Remember, the Fourth Circuit is the same federal appeals court that has ruled twice in Grimm’s favor.
It will likely be another year or two before Grimm’s case is fully resolved. The court’s initial rulings happened at very early stages of the case. This time, the Fourth Circuit will likely issue an order directing the attorneys in the case to submit additional briefings before scheduling the case for oral arguments, probably sometime in May. And in that time, any one of the cases mentioned above could find its way before the Roberts Court as early as next term. But while those cases work their way through the courts, trans students going to school in districts with policies similar to the ones at issue in Grimm’s have the choice of potentially suing their schools to enforce their rights.
Even so, the idea that the law is slowly catching up with public opinion and articulating clearly that sex discrimination includes discrimination on the basis of gender identity is cold comfort for transgender people who simply want to exist in public safely and without fear of harassment. There is also no escaping the very real danger trans people face every day. 2016 was the deadliest year on record for transgender people, with 27 reported homicides. In the first two months of 2017, at least seven transgender people have been reported murdered.
Women of color face the worst of this violence.

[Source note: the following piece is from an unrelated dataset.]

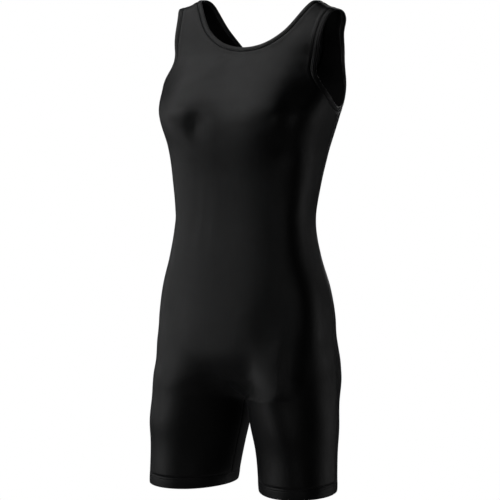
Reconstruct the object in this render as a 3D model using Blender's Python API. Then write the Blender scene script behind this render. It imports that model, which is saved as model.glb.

Even if the Supreme Court had decided to keep Grimm’s case and hear arguments in late March, the violence toward the transgender community would not cease immediately; even a Court ruling in Grimm’s favor would not eradicate the dangers transgender people face. It would, however, be a step in a positive direction. Given the nonstop barrage of hateful speech and policy coming from the Trump administration, it’s reasonable to anticipate 2017 could be as deadly a year as 2016. Which is why it’s important, while these cases work their way through the courts, to repeat over and over and over again that these are not “bathroom” cases. Yes, they involve access to bathrooms. But they are so much more. They are about the right of transgender people to be in public. The Supreme Court may not be willing to recognize that right to exist just yet, but it will have to sooner or later.